» Your task
Write out exactly, with no other output, the lines below from the one that contains "obj.parent = None" through the end.
[START Provided material]
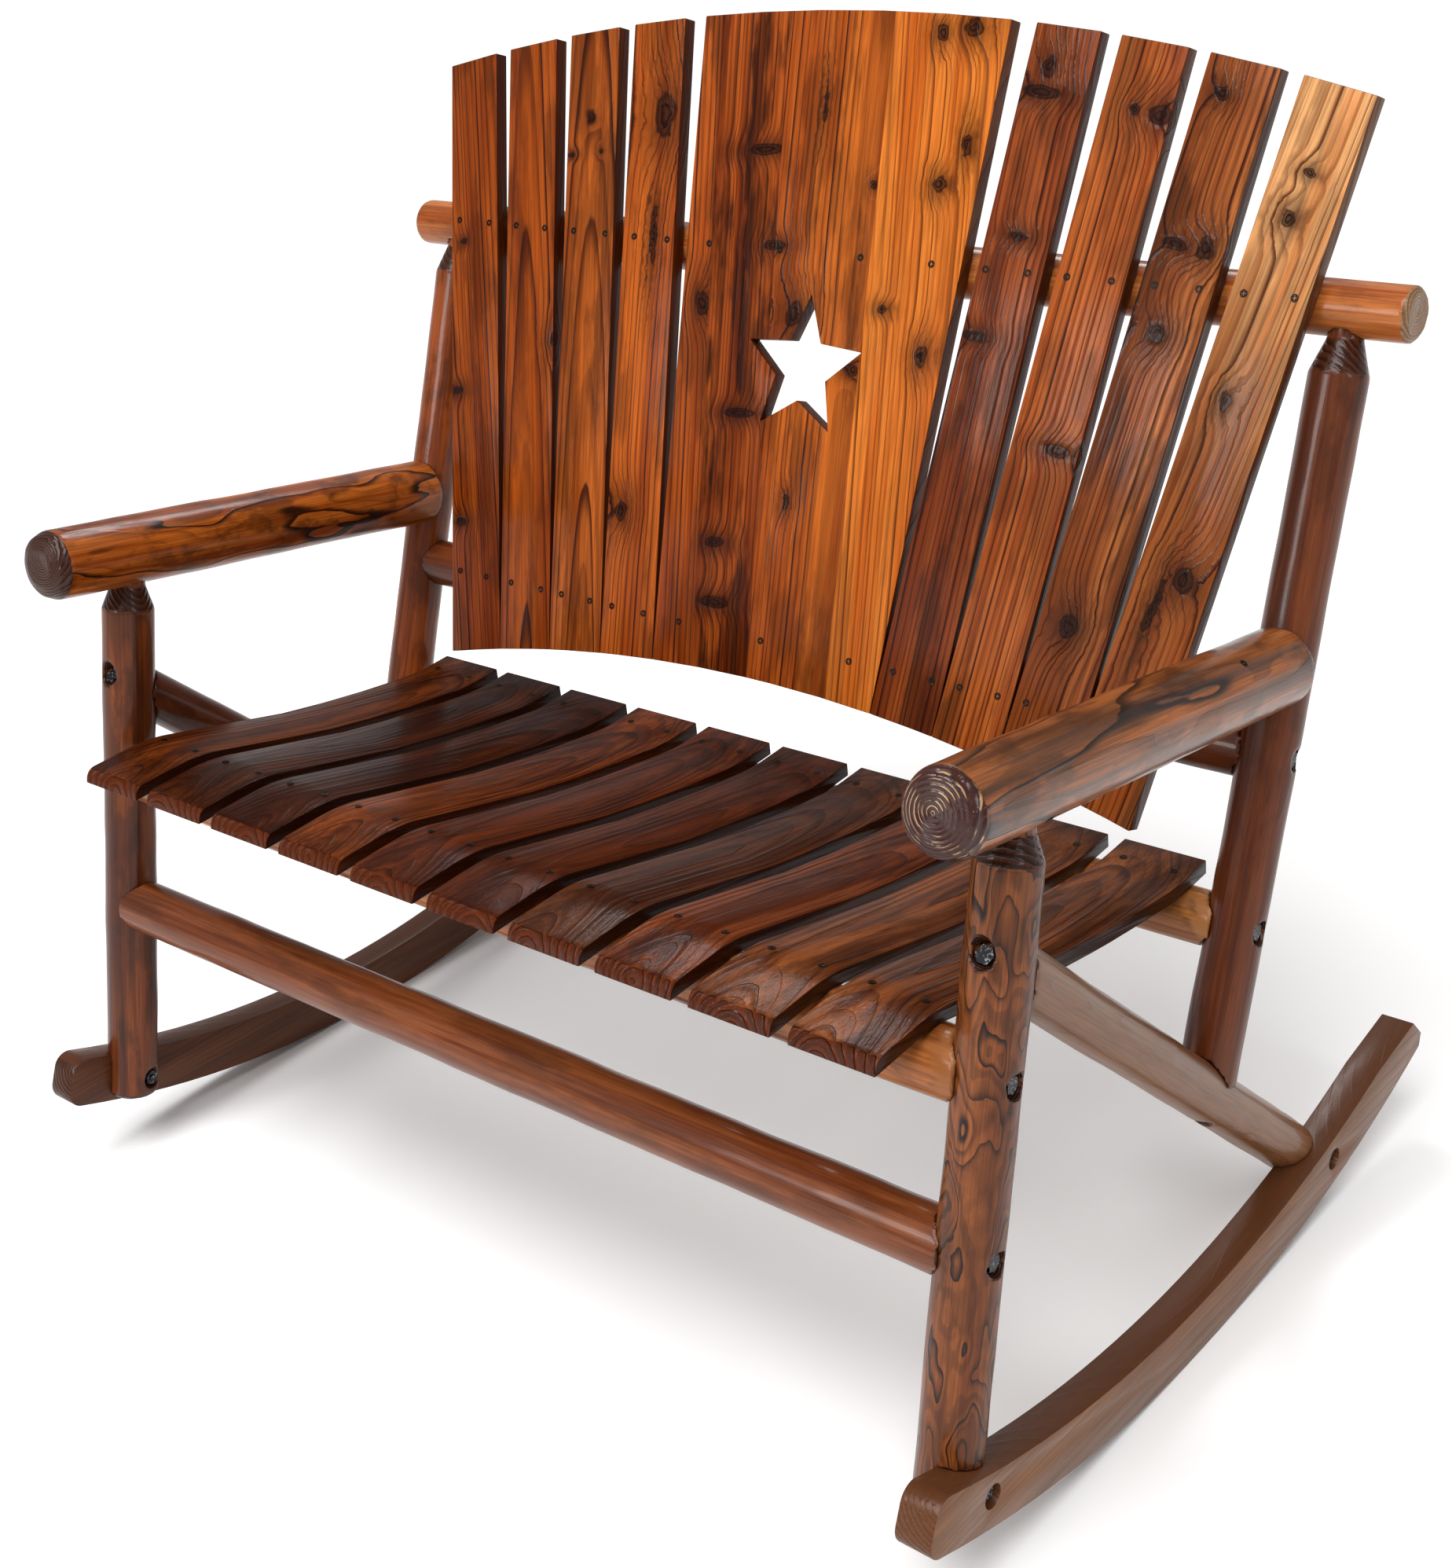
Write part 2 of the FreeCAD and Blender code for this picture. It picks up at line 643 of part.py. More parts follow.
def make_rails():
    make_rail("front_seat_rail", Spot("0", "0", "front_seat_rail_height"), "front_seat_rail_dia / 2",
              "front_leg_dia / 2")
    make_rail("front_stretcher", Spot("0", "0", "front_stretcher_height"), "front_stretcher_dia / 2",
              "front_leg_dia / 2")
    make_rail("rear_seat_rail",
              Spot("0", "rear_seat_rail_setback", "rear_seat_rail_height", "rear_post_lean"),
              "rear_seat_rail_dia / 2", "rear_post_dia / 2")
    make_rail("lower_back_rail",
              Spot("0", "lower_back_rail_setback", "lower_back_rail_height", "rear_post_lean"),
              "lower_back_rail_dia / 2", "rear_post_dia / 2", "0 - lower_rail_offset")


# Seat

def make_seat_slats():
    """Boards sawn to one wavy profile; each lies on the tops of the two seat rails."""
    count = int(driving["seat_slat_count"])
    contact_y = "(rear_seat_rail_setback - rear_seat_rail_dia / 2 * sin(seat_rear_lift))"
    contact_z = "(rear_seat_rail_height + rear_seat_rail_dia / 2 * cos(seat_rear_lift) - seat_front_top_height)"
    rear_y = f"({contact_y} + seat_rear_reach * cos(seat_rear_lift))"
    rear_z = f"({contact_z} + seat_rear_reach * sin(seat_rear_lift))"
    thick = "seat_slat_thickness"
    corners = [
        ("0 - seat_front_reach", "0 - seat_front_drop"),
        ("0 - seat_flat_reach", "0"),
        ("seat_flat_reach", "0"),
        ("seat_dip_setback", "0 - seat_dip"),
        (f"{contact_y} - seat_rear_run", f"{contact_z} - seat_rear_run_rise"),
        (contact_y, contact_z),
        (rear_y, rear_z),
        (f"{rear_y} - {thick} * sin(seat_rear_lift)", f"{rear_z} + {thick} * cos(seat_rear_lift)"),
        (f"{contact_y} - {thick} * sin(seat_rear_lift)", f"{contact_z} + {thick} * cos(seat_rear_lift)"),
        (f"{contact_y} - seat_rear_run - {thick} * sin(seat_dip_lift)",
         f"{contact_z} - seat_rear_run_rise + {thick} * cos(seat_dip_lift)"),
        ("seat_dip_setback", f"{thick} - seat_dip"),
        ("seat_flat_reach", thick),
        ("0 - seat_flat_reach", thick),
        ("0 - seat_front_reach", f"{thick} - seat_front_drop"),
    ]
    arcs = {
        3: ("seat_dip_radius", 1),
        4: ("seat_rear_radius", 1),
        8: (f"seat_rear_radius - {thick}", -1),
        9: (f"seat_dip_radius - {thick}", -1),
    }
    for number in range(1, count + 1):
        label = f"seat_slat_{number:02d}"
        place = f"({number} - (seat_slat_count + 1) / 2) * seat_slat_pitch"
        body = new_body(label, Spot(place, "0", "seat_front_top_height"))
        sketch = sketch_on(body, label + "_profile", "YZ_Plane")
        outline(sketch, corners, arcs)
        pad(body, sketch, "seat_slat_width", middle=True)
        nose_y = value("0 - seat_front_reach") + edge_margin
        nose_z = value("0 - seat_front_drop") + edge_margin

        def at_nose(edge):
            box = edge.BoundBox
            return box.YMax < nose_y and box.ZMin > nose_z and box.XLength > edge_margin
        bevel_edges(body, "seat_nose_bevel", at_nose)


# Back

def back_spot():
    return Spot("0", "lower_back_rail_setback", "lower_back_rail_height", "back_lean")


def head_of(x):
    return f"back_top_rise - back_top_radius + sqrt(back_top_radius * back_top_radius - ({x}) * ({x}))"


def foot_of(x):
    return (f"sqrt(back_bottom_radius * back_bottom_radius - ({x}) * ({x}))"
            f" - back_bottom_radius - back_bottom_drop")


def back_board(label, foot, head, side):
    """A board between two foot and two head places; its ends follow the arcs of the whole back."""
    body = new_body(label, back_spot())
    sketch = sketch_on(body, label + "_outline", "XZ_Plane", ("0", "0", "0 - back_rear_face"))
    corners = [(foot[0], foot_of(foot[0])), (foot[1], foot_of(foot[1])),
               (head[1], head_of(head[1])), (head[0], head_of(head[0]))]
    outline(sketch, corners, {0: ("back_bottom_radius", -side), 2: ("back_top_radius", side)})
    pad(body, sketch, "back_board_thickness")
    return body


def make_back():
    panel = back_board("back_panel", ("0 - back_panel_foot_width / 2", "back_panel_foot_width / 2"),
                       ("0 - back_panel_head_width / 2", "back_panel_head_width / 2"), 1)
    star = sketch_on(panel, "star", "XZ_Plane")
    corners = []
    for point in range(10):
        reach = "star_notch_radius" if point % 2 else "star_tip_radius"
        angle = 90 + 36 * point
        corners.append((f"{reach} * cos({angle})" if point % 5 else "0",
                        f"star_rise + {reach} * sin({angle})"))
    outline(star, corners)
    cut(panel, star, "through_cut", middle=True)
    for side, word in ((-1, "left"), (1, "right")):
        for number in range(4):
            foot = f"back_panel_foot_width / 2 + {number} * back_slat_foot_width"
            head = f"back_panel_head_width / 2 + back_slat_first_gap" \
                   f" + {number} * (back_slat_head_width + back_slat_gap)"
            feet = (f"{side} * ({foot} + board_play)", f"{side} * ({foot} + back_slat_foot_width)")
            heads = (f"{side} * ({head})", f"{side} * ({head} + back_slat_head_width)")
            back_board(f"back_slat_{word}_{number + 1}", feet, heads, side)


# Bolts and nuts

def stand_sideways(thing, x, y, height, side):
    """Put a bolt or nut across the bench, with its own z pointing out to that side."""
    along_x = FreeCAD.Rotation(FreeCAD.Vector(0, 1, 0), 90 * side)
    thing.Placement = FreeCAD.Placement(FreeCAD.Vector(), along_x)
    bind_place(thing, Spot(x, y, height))


def bar(name, sides, radius, length):
    prism = doc.addObject("Part::Prism", name)
    prism.Polygon = sides
    bind(prism, "Circumradius", radius)
    bind(prism, "Height", length)
    return prism


def hex_bolt(name, length):
    """Its head stands on its own origin and its plain shank hangs below."""
    shank = bar(name + "_shank", shank_sides, "bolt_dia / 2", length)
    bind(shank, "Placement.Base.z", f"0 - ({length})")
    bolt = doc.addObject("Part::Fuse", name)
    bolt.Base = bar(name + "_head", 6, "bolt_head_width / sqrt(3)", "bolt_head_height")
    bolt.Tool = shank
    return bolt


def nut(name):
    ring = doc.addObject("Part::Cut", name)
    ring.Base = bar(name + "_block", 6, "bolt_head_width / sqrt(3)", "bolt_nut_height")
    ring.Tool = bar(name + "_eye", shank_sides, "bolt_dia / 2", "bolt_nut_height")
    return ring


def group(label, things):
    compound = doc.addObject("Part::Compound", label)
    compound.Label = label
    compound.Links = things


def make_rocker_bolts():
    """Bolts through each rocker into a leg or a brace, with a nut in the inner recess."""
    bolts, nuts = [], []
    seat = "lap_plane + rocker_thickness - bolt_recess_depth"
    for side, word in ((-1, "left"), (1, "right")):
        for log, y, height, dia in (
                ("leg", "leg_bolt_setback", "leg_bolt_height", "front_leg_dia"),
                ("brace", "brace_bolt_setback", "brace_bolt_height", "side_brace_dia")):
            floor = f"(side_plane - {dia} / 2 + bolt_recess_depth)"
            bolt = hex_bolt(f"rocker_bolt_{word}_{log}", f"{seat} - {floor} + bolt_nut_height + bolt_end_reach")
            stand_sideways(bolt, f"{side} * ({seat})", y, height, side)
            bolts.append(bolt)
            ring = nut(f"rocker_nut_{word}_{log}")
            stand_sideways(ring, f"{side} * ({floor} - bolt_nut_height)", y, height, side)
            nuts.append(ring)
    group("rocker_bolts", bolts)
    group("rocker_nuts", nuts)


def make_rail_lag_bolts():
    """Sunk in the outer sides of the uprights, they draw the coped ends of the rails up to them."""
    bolts = []
    for side, word in ((-1, "left"), (1, "right")):
        for rail, y, height, dia in (
                ("front_seat_rail", "0", "front_seat_rail_height", "front_leg_dia"),
                ("front_stretcher", "0", "front_stretcher_height", "front_leg_dia"),
                ("rear_seat_rail", "rear_seat_rail_setback", "rear_seat_rail_height", "rear_post_dia"),
                ("lower_back_rail", "lower_back_rail_setback", "lower_back_rail_height", "rear_post_dia")):
            bolt = hex_bolt(f"lag_bolt_{rail}_{word}", f"{dia} - bolt_recess_depth + lag_grip")
            stand_sideways(bolt, f"{side} * (side_plane + {dia} / 2 - bolt_recess_depth)", y, height, side)
            bolts.append(bolt)
    group("rail_lag_bolts", bolts)


def make_side_frame_lag_bolts():
    """One from the leg's front into the brace, one from under the brace into the post."""
    joints = {
        "brace_lag_bolts": ("0", "side_brace_height", "(side_brace_slope - 90)",
                            "brace_recess_reach", "leg_along_brace"),
        "post_lag_bolts": ("rear_post_setback", "rear_post_foot_height", "(rear_post_lean + 180)",
                           "foot_recess_reach", "brace_along_post"),
    }
    for node, (y, height, lean, reach, half_width) in joints.items():
        bolts = []
        for side, word in ((-1, "left"), (1, "right")):
            bolt = hex_bolt(f"{node}_{word}", f"{reach} + {half_width} + lag_grip")
            stand(bolt, Spot(f"{side} * side_plane", f"{y} + {reach} * sin({lean})",
                             f"{height} + {reach} * cos({lean})", lean))
            bolts.append(bolt)
        group(node, bolts)


def make_bench():
    fill_sheet()
    for side, word in ((-1, "left"), (1, "right")):
        make_rocker(f"rocker_{word}", side)
        make_front_leg(f"front_leg_{word}", side)
        make_rear_post(f"rear_post_{word}", side)
        make_armrest(f"armrest_{word}", side)
        make_side_brace(f"side_brace_{word}", side)
    make_crest_rail()
    make_rails()
    make_seat_slats()
    make_back()
    make_rocker_bolts()
    make_rail_lag_bolts()
    make_side_frame_lag_bolts()
    doc.recompute()


def write_parts():
    faults = [item.Label for item in doc.Objects if {"Invalid", "Error"} & set(item.State)]
    if faults:
        raise RuntimeError("these did not compute: " + ", ".join(faults))
    pieces = [item for item in doc.Objects if item.TypeId in ("PartDesign::Body", "Part::Compound")]
    for piece in pieces:
        shape = piece.Shape
        if shape.isNull() or not shape.isValid() or not shape.Solids:
            raise RuntimeError(f"{piece.Label} has no sound solid")
    os.makedirs("parts", exist_ok=True)
    for piece in pieces:
        piece.Shape.exportStep(f"parts/{piece.Label}.step")
        print(f"{piece.Label:24s} {len(piece.Shape.Solids):3d} solids {piece.Shape.Volume / 1000:10.1f} cm3")
    print_balance([piece for piece in pieces if piece.TypeId == "PartDesign::Body"])


def print_balance(pieces):
    """The wood's centre of mass and the tilt at which it stands over the line of touch."""
    volume = sum(piece.Shape.Volume for piece in pieces)
    centre = FreeCAD.Vector()
    for solid in (solid for piece in pieces for solid in piece.Shape.Solids):
        centre += solid.CenterOfMass * (solid.Volume / volume)
    lean = math.degrees(math.atan2(centre.y, value("rocker_radius") - centre.z))
    print(f"wood {volume / 1e6:.2f} litres, centre {centre.x:.2f} {centre.y:.2f} {centre.z:.2f},"
          f" balanced rest tilt {value('rest_tilt') + lean:.3f}")


make_bench()
write_parts()
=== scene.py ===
import math

import bpy
from mathutils import Matrix, Vector


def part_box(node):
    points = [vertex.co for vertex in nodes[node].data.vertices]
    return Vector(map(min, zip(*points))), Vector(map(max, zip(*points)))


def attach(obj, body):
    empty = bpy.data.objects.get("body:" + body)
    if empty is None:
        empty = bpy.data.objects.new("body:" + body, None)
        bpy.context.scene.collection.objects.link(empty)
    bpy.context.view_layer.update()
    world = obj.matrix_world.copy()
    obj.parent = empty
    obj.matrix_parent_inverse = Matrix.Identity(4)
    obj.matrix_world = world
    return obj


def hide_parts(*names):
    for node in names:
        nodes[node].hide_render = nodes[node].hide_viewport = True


# A rocking bench of turned, charred and lacquered logs, with a fan back and a wavy slatted seat.
# Every wooden piece is a copy of its solid, softened at the edges, and carries its own grain: growth
# rings round a pith line, knots, fibres and char, all laid out along the piece.  The bolts and nuts
# are the solids themselves, and the small screws are added here.

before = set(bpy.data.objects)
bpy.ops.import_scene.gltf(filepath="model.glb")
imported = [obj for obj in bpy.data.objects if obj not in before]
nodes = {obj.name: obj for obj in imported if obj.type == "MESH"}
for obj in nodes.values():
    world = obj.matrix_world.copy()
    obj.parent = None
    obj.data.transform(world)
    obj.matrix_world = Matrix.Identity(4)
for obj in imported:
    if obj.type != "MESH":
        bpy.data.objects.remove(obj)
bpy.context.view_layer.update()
mm = 0.001


def tone(red, green, blue):
    # a colour as the eye reads it, 0 to 255, in the renderer's linear light
    linear = [(part / 255) ** 2.2 for part in (red, green, blue)]
    return (*linear, 1)


lacquer = (0.76, 0.62, 0.42, 1)   # shares of red, green and blue that it lets through


def stained(red, green, blue):
    # the same under lacquer, which deepens a wood's tone and takes most of its blue
    return tuple(part * share for part, share in zip(tone(red, green, blue), lacquer))


# Stance of the bench, in degrees back from upright

lean = {
    "bench": 10.95,
    "post": 18.57,
    "armrest": 98.02,
    "brace": 131.45,
    "rocker": 90.8,
    "slat": 100.95,
    "back": 17.98,
}

right = Vector((1, 0, 0))


def direction(angle):
    # along a piece that leans back from upright by the angle
    turned = math.radians(angle)
    return Vector((0, math.sin(turned), math.cos(turned)))


def middle(node):
    low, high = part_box(node)
    return (low + high) / 2


# Node wiring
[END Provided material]
» Exercise response
    obj.parent = None
    obj.data.transform(world)
    obj.matrix_world = Matrix.Identity(4)
for obj in imported:
    if obj.type != "MESH":
        bpy.data.objects.remove(obj)
bpy.context.view_layer.update()
mm = 0.001


def tone(red, green, blue):
    # a colour as the eye reads it, 0 to 255, in the renderer's linear light
    linear = [(part / 255) ** 2.2 for part in (red, green, blue)]
    return (*linear, 1)


lacquer = (0.76, 0.62, 0.42, 1)   # shares of red, green and blue that it lets through


def stained(red, green, blue):
    # the same under lacquer, which deepens a wood's tone and takes most of its blue
    return tuple(part * share for part, share in zip(tone(red, green, blue), lacquer))


# Stance of the bench, in degrees back from upright

lean = {
    "bench": 10.95,
    "post": 18.57,
    "armrest": 98.02,
    "brace": 131.45,
    "rocker": 90.8,
    "slat": 100.95,
    "back": 17.98,
}

right = Vector((1, 0, 0))


def direction(angle):
    # along a piece that leans back from upright by the angle
    turned = math.radians(angle)
    return Vector((0, math.sin(turned), math.cos(turned)))


def middle(node):
    low, high = part_box(node)
    return (low + high) / 2


# Node wiring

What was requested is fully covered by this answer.